Electronic Medical Records (EMRs)
An Electronic Medical Record (EMR) is a digital record of a patient’s paper chart within a single facility, such as a doctor’s office or a clinic.Its purpose is to record patient’s treatment history (lab and test results, immunization, allergies, medication, diagnoses, vital signs). An EMR helps a health provider to track data over time, keep preventive visits and screenings up to date, and improve the quality of care. EMRs have advantages over paper charts but they do not travel easily between healthcare providers. The patient’s records have to be printed out and delivered by mail or in person to other facilities.
Electronic Health Records (EHRs)
An Electronic Health Record (EHR) accomplishes all of the things as an EMR and more. EHRs are intended to extend beyond the health institution that initially gathers and compiles the data. They are designed to share health data between healthcare providers. They allow for faster access to the latest patient’s health information, such as lab and test results, immunization, allergies, medication, diagnoses, medical histories, vital signs. EHR’s provide improved efficiency, quality care, cost reduction, and medical error elimination.

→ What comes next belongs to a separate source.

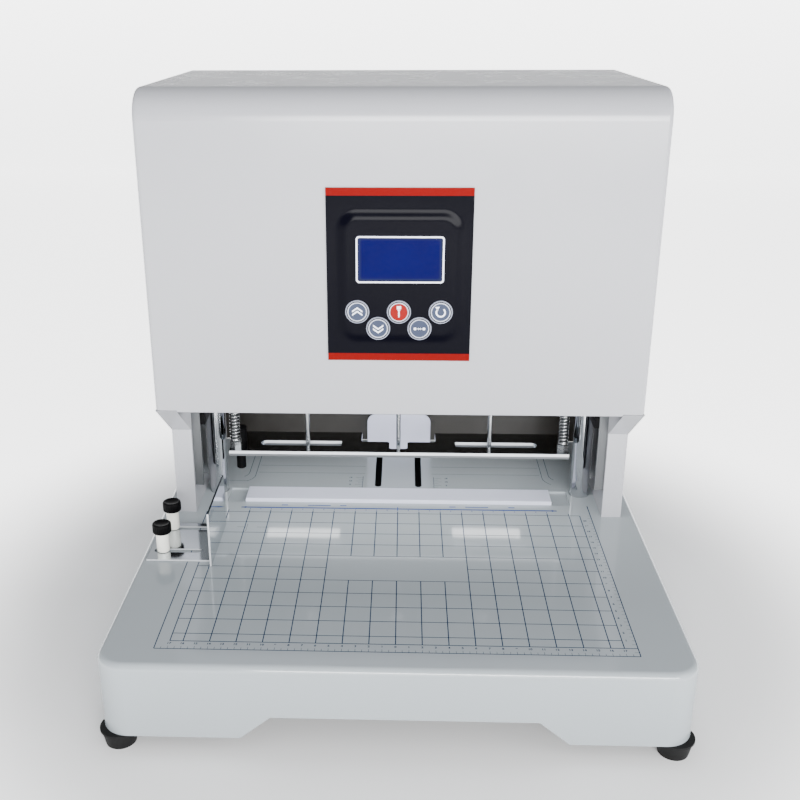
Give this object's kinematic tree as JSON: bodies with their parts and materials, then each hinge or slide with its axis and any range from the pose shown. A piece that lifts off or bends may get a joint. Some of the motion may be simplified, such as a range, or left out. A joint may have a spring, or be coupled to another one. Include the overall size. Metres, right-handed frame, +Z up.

Medical records professionals are expected to have the following qualities:
- Analytical Skills – ability to understand health records and diagnoses, applying correct codes for filling and billing purposes
- Technical Skills – performing medical coding and data analysis using classification software and EHR systems
- Detail Oriented – reviewing patient’s records for accuracy, organizing and maintaining data, assigning codes for billing and analyzing data using classification software can be a very complex process, therefore, when processing medical information accuracy and attention to detail is of high importance
- Communication Skills – ability to discuss medical/patient information, discrepancies and information requirements with other professionals (physicians, insurance providers, etc.)
- Integrity – discretion and a strong sense of ethics are required when working with medical information in order to protect patient confidentiality.
Education and Career Opportunity
The application of EHRs and medical coding is providing various career advancement and employment opportunities in the healthcare sector. To enter the field of Health Information Management (HIM)a minimum of high school diploma or prior experience in a medical environment are sufficient to qualify for some positions,but a majority of jobs for health information management require post-secondary education. A nationally recognized certification or an associate’s degree is often a prerequisite.
The HIM profession offers many opportunities for growth and advancement. There is no need to stay with exactly the same job position for the next 20 years, discover new career opportunities in medical and health services, medical transcription, medical billing and coding, health information management, cancer registrars, data collection.
Advantages of Certification Training
Although a high school diploma or prior experience in a medical environment are sufficient to qualify for some positions in health information management, a majority of jobs in this field require post-secondary education. An industry recognized certification is a prerequisite for many jobs available today. It is also a way to stand out among other candidates and it is the fastest way to prove qualifications and certain standard of competence. There is less on-the-job training required, which saves employers time and resources. A certification proves to employers that the candidate is serious about their career path.